Else if the age is greater than or equal to 16:
    If the age is less than 18:
        Display "You can get a driver's license but you are not an adult."
    Else if the age is greater than or equal to 18:
        Display "You can get a driver's license and you are an adult as well."

Now see what we did in the pseudo-code? There’s an if condition inside of an if condition. Here’s what the code looks like:

read -p "Enter your age: " age

if [ $age -lt 16 ]
then
    echo "You cannot get a driver's license nor are you an adult."
elif [ $age -ge 16 ]
then
    if [ $age -lt 18 ]
    then
        echo "You can get a driver's license but you are not an adult."
    elif [ $age -ge 18 ]
    then
        echo "You can get a driver's license and you are an adult as well."
    fi
fi

You will notice that we have indented the code according to the level of depth of the written statements. The inner if block is indented one more step than the outer if block. While this is not necessary, it is certainly recommended. Another thing to see here is that we have entirely left out the else statement here. If your if and elif statements can cover everything, adding an else statement to your code is unnecessary.

Nested If Example
Nested If Example

Contrasting how we previously handled this example, this leaves no room for error. One age can only satisfy one condition, and it’s much cleaner this way. But what if you’re not a fan of all this layering? Well, we have a solution for you, too.

Multiple conditions

We will show you how to do that example in yet another way. This time, it is the cleanest and the shortest way. If you think about the example, there are three categories of people, correct?

Category 1: People who are below 16. You can’t get a driver’s license; you aren’t an adult either.

Category 2: People who are older than 16 but younger than 18. They can get a driver’s license, but not adults.

Category 3: People who are older than 18. They can get a driver’s license, also are adults.

So, in that case, the code becomes:

read -p "Enter your age: " age

if [ $age -lt 16 ]
then
    echo "You cannot get a driver's license, nor are you an adult."
elif [ $age -ge 16 ] && [ $age -lt 18 ]
then
    echo "You can get a driver's license but you are not an adult."
elif [ $age -ge 18 ]
then
    echo "You can get a driver's license and you are an adult."
fi

The key player here is the ‘&&’ part. The ‘&&’ denotes the condition of AND. So it means, if the age is greater than or equal to 16 AND it is less than 18, the second condition is fulfilled. This leaves no overlapping room, as we saw in the case of the first execution of this example, nor does this require multiple layers, as we saw in the usage of the nested loops.

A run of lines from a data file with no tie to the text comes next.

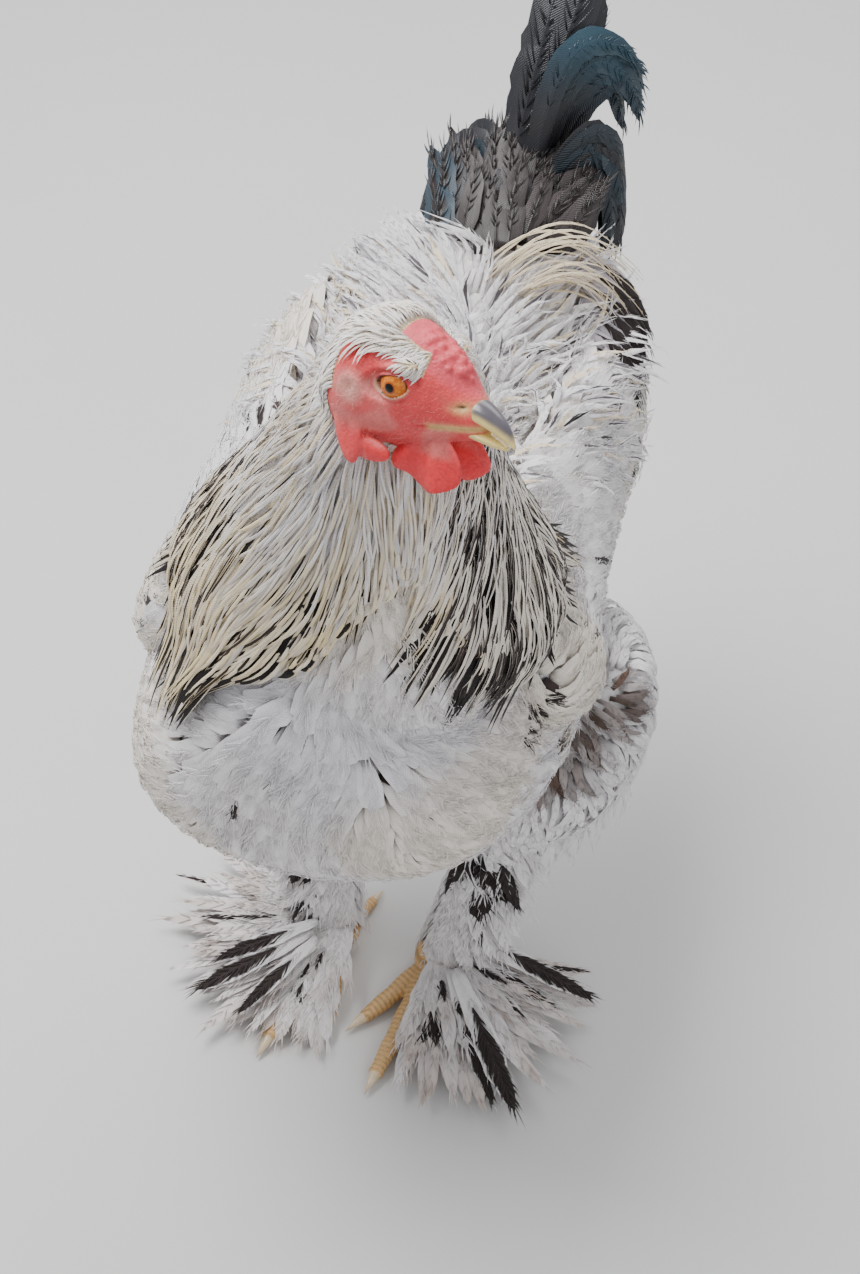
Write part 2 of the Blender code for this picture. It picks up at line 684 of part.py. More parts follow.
def add_tail_feathers(tail, look, draw):
    """Two fans of broad feathers that meet over the middle, with sickles and coverts outside."""
    base = Vector((0.007, 0.242, 0.436))
    vanes = []
    for side in (1, -1):
        for k in range(3):
            share = k / 2
            raised = math.radians(66 - 40 * share)
            splay = math.radians(4 + 13 * share)
            way = Vector((side * math.sin(splay), math.cos(raised), math.sin(raised)))
            root = base + Vector((side * (0.006 + 0.004 * k), 0.008 * k, -0.009 * k))
            length = (0.178 - 0.050 * share) * draw.uniform(0.97, 1.03)
            facing = Vector((side * (0.35 + 0.26 * k), -0.85 + 0.28 * k, 0.45))
            bend = Vector((side * 0.05, 0.10, -0.06))
            vanes.append(free_vane(root, way, bend, facing, length, 0.0190, 0.0013, look, 4, 0.7))
        root = base + Vector((side * 0.018, 0.004, 0.004))
        way = Vector((side * 0.16, 0.52, 0.88))
        bend = Vector((side * 0.16, 0.34, -0.62))
        facing = Vector((side * 0.8, -0.5, 0.4))
        vanes.append(free_vane(root, way, bend, facing, 0.150, 0.0105, 0.0013, look, 6, 0.5))
        for k in range(3):
            share = k / 2
            root = base + Vector((side * (0.016 + 0.004 * k), -0.006, -0.002 - 0.011 * k))
            way = Vector((side * (0.20 + 0.20 * share), 0.70, 0.62 - 0.50 * share))
            bend = Vector((side * 0.08, 0.16, -0.72 + 0.20 * share))
            length = (0.108 - 0.020 * share) * draw.uniform(0.95, 1.05)
            facing = Vector((side, -0.25, 0.35))
            vanes.append(free_vane(root, way, bend, facing, length, 0.0130, 0.0012, look, 5))
    for tier in range(2):
        for k in range(4 - tier):
            turn = math.radians(-60 + 40 * (k + 0.5 * tier))
            round_base = Vector((math.sin(turn) * 0.030, -math.cos(turn) * 0.020, 0))
            root = base + round_base + Vector((0, 0.004 + 0.006 * tier, -0.014 + 0.018 * tier))
            way = Vector((math.sin(turn) * 0.30, 0.34 - 0.16 * math.cos(turn), 0.86))
            bend = Vector((math.sin(turn) * 0.10, 0.30, -0.25))
            facing = Vector((math.sin(turn), -math.cos(turn), 0.30))
            length = 0.062 * draw.uniform(0.92, 1.08)
            vanes.append(free_vane(root, way, bend, facing, length, 0.0190, 0.0012, look, 4))
    fuse(tail, vanes)


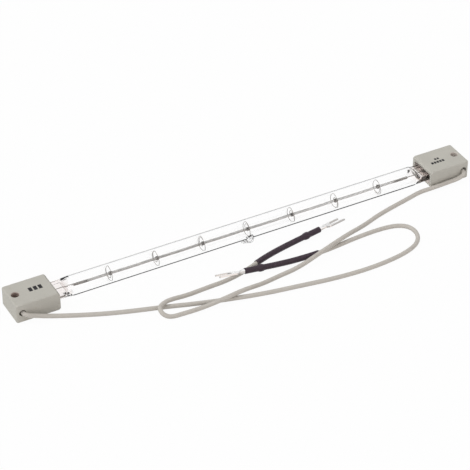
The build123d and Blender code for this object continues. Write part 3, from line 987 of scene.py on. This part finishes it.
class HEATINGTUBE_OT_stage(bpy.types.Operator):
    """Sets up the camera, the pale floor and the soft light"""

    bl_idname = "heatingtube.stage"
    bl_label = "Stage"

    def execute(self, context):
        settings = context.scene.heating_tube.stage
        self.camera(context, settings)
        self.floor(settings)
        self.surroundings(context, settings)
        self.lamps(context, settings)
        context.scene.view_settings.view_transform = "Standard"
        return {"FINISHED"}

    def camera(self, context, settings):
        """Camera that looks along its azimuth, down by its elevation, and rolls about that line."""
        azimuth, elevation, roll = settings.azimuth, settings.elevation, settings.roll
        ahead = Vector((math.sin(azimuth), math.cos(azimuth), 0)) * math.cos(elevation)
        look = ahead - Vector((0, 0, math.sin(elevation)))
        level = Vector((math.cos(azimuth), -math.sin(azimuth), 0))
        upright = level.cross(look)
        right = level * math.cos(roll) + upright * math.sin(roll)
        up = upright * math.cos(roll) - level * math.sin(roll)
        data = bpy.data.cameras.new("camera")
        data.lens = settings.lens
        data.sensor_width = 36
        data.clip_start = 0.05
        data.clip_end = 50
        camera = bpy.data.objects.new("camera", data)
        turn = Matrix((right, up, -look)).transposed()
        camera.matrix_world = Matrix.Translation(settings.place) @ turn.to_4x4()
        context.scene.collection.objects.link(camera)
        context.scene.camera = camera

    def floor(self, settings):
        """Pale floor, mostly plain white so that only faint shadows show on it. What metal and glass see of
        it darkens with distance, as a table in a studio does beyond its lamps."""
        corners = np.array([(-1, -1), (1, -1), (1, 1), (-1, 1)]) * FLOOR_HALF
        corners = np.pad(corners, ((0, 0), (0, 1)), constant_values=FLOOR_TOP)
        floor = make_mesh("floor", corners, np.array([[0, 1, 2, 3]]))
        finish = Finish("pale floor", (0.86, 0.86, 0.86), 0.9)
        finish.shader.inputs["Specular IOR Level"].default_value = 0.0
        distance = finish.add("ShaderNodeVectorMath", operation="LENGTH")
        finish.join(finish.add("ShaderNodeTexCoord").outputs["Object"], distance.inputs[0])
        lit = finish.ramp(distance.outputs["Value"], settings.far, settings.near, settings.surroundings)
        finish.show(finish.shader.outputs[0], "ShaderNodeEmission", lit, settings.backdrop)
        floor.data.materials.append(finish.material)

    def surroundings(self, context, settings):
        """Even light from all round, of which metal and glass see a dark horizon and white overhead."""
        world = bpy.data.worlds.new("studio")
        world.use_nodes = True
        plain = world.node_tree.nodes["Background"]
        plain.inputs["Color"].default_value = (*WHITE, 1)
        plain.inputs["Strength"].default_value = settings.sky
        tree = NodeTree(world.node_tree)
        lit = tree.ramp(tree.coordinates("Generated")["Z"], *HORIZON, settings.surroundings)
        tree.show(plain.outputs[0], "ShaderNodeBackground", lit, 1.0)
        context.scene.world = world

    def lamps(self, context, settings):
        """Soft sun from behind and to the left, and a weak warm light from the front."""
        for name, (colour, spread, towards) in LAMPS.items():
            data = bpy.data.lights.new(name, "SUN")
            data.energy = getattr(settings, name)
            data.color = colour
            data.angle = math.radians(spread)
            lamp = bpy.data.objects.new(name, data)
            lamp.rotation_euler = Vector(towards).to_track_quat("Z", "Y").to_euler()
            context.scene.collection.objects.link(lamp)


class HEATINGTUBE_PT_panel(bpy.types.Panel):
    """Lists the steps in the order that they run"""

    bl_idname = "HEATINGTUBE_PT_panel"
    bl_label = "Heating Tube"
    bl_space_type = "VIEW_3D"
    bl_region_type = "UI"
    bl_category = "Heating Tube"

    def draw(self, context):
        for operator in OPERATORS:
            self.layout.operator(operator.bl_idname)


SETTINGS = (TubeSettings, FilamentSettings, LeadSettings, FinishSettings, StageSettings, TubeProject)
OPERATORS = (
    HEATINGTUBE_OT_stage,
    HEATINGTUBE_OT_finishes,
    HEATINGTUBE_OT_leads,
    HEATINGTUBE_OT_glass,
    HEATINGTUBE_OT_filament,
)


def register():
    """Registers the settings, the steps and the panel."""
    for cls in (*SETTINGS, *OPERATORS, HEATINGTUBE_PT_panel):
        bpy.utils.register_class(cls)
    bpy.types.Scene.heating_tube = PointerProperty(type=TubeProject)


def unregister():
    """Takes away what register added."""
    del bpy.types.Scene.heating_tube
    for cls in reversed((*SETTINGS, *OPERATORS, HEATINGTUBE_PT_panel)):
        bpy.utils.unregister_class(cls)


def main():
    """Runs every step."""
    register()
    bpy.ops.heatingtube.stage()
    bpy.ops.heatingtube.finishes()
    bpy.ops.heatingtube.leads()
    bpy.ops.heatingtube.glass()
    bpy.ops.heatingtube.filament()


if __name__ == "__main__":
    main()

Multiple Conditions If-Else Statement
Multiple Conditions If-Else Statement

There is also an OR condition denoted by ‘||’. If you are using that, if any one of the conditions on either side of the OR is true, the condition is fulfilled, and the commands following it will be executed.

String Comparisons

So far, we have been comparing numbers. But what if it is strings (words) that you need to compare? There’s a bit of an explanation to consider when comparing strings. The equality is apparent; if both the strings are identical, they are equal. If they are not similar, then they are not equal.

The lesser than and greater than comparisons are based on alphabetical order. It will be smaller if the first different alphabet in the sequence comes first in alphabetical order. For example, “Abel” is smaller than “Adel” because B comes before D in alphabetical order. Here, there is no case sensitivity, but different cases will make the strings unequal in the case of equality of strings.

Now create a script for the strings mentioned above:

str1="Abel"
str2="Adel"

if [[ $str1 > $str2 ]]
then
    echo "$str1 is greater than $str2."
else
    echo "$str1 is less than $str2."
fi
If-Else String Comparison
If-Else String Comparison

If you notice here, we have used double square brackets instead of the single one in the above examples. This is about the problem mentioned before about “>” being used to write to a file. The double brackets ensure only comparison happens inside them.

Case Statement

This is not a part of the if-elif-else structure, but this has a similar purpose. The case statement is helpful for a rather large group of possible outcomes. For example, you are an employer who more than 10 employees. You have different tasks for different groups of those employees. You want Casey, Ben, and Matt to send out invitations. You want Rachel, Amy, and Jill to set up shop equipment (yes, that’s a Friends reference), and you want Harry, Hermione, Ron, and Ginny to attend to the customers (yes, yes, of course, that’s a Harry Potter reference). For anyone else, you want them to ask the administrator what to do. You can either do this with really long if commands or use the case command. The structure of the case command looks like this:

case variable in
pattern1 | pattern2)
    commands1;;
pattern3)
    commands2;;
*)
    commands3;;
esac

As in the if statement, the case block ends with “esac”. Also, the asterisk (*) acts as a wildcard character, just like in the Linux command line. It means everything. If you write “B*,” this would denote everything that starts with a “B”. Now let’s implement our example in code.

read -p "Enter your name: " name

case $name in
Casey | Ben | Matt)
echo "$name, your job is to send out invitations.";;
Rachel | Amy | Jill)
echo "$name, your job is to set up shop equipment.";;
Harry | Hermione | Ron | Ginny)
echo "$name, your job is to attend to the customers.";;
*)
echo "$name, please report to the administrator to know your task.";;
esac
Case Statement Example
Case Statement Example

If you tried to do this with an if statement, that would involve a lot of OR conditions. That’s usually not considered good practice. Case statement is recommended in those cases, as long as you get the syntax right.

Conclusion

This is but one part of the big world of Bash scripting. As you would expect from a programming language, it contains options of all kinds spanning multiple use cases. But as mentioned before, this is one of the essential things in all programming because conditional statements are the backbone of making a computer understand basic logic. We hope that this article was helpful to you.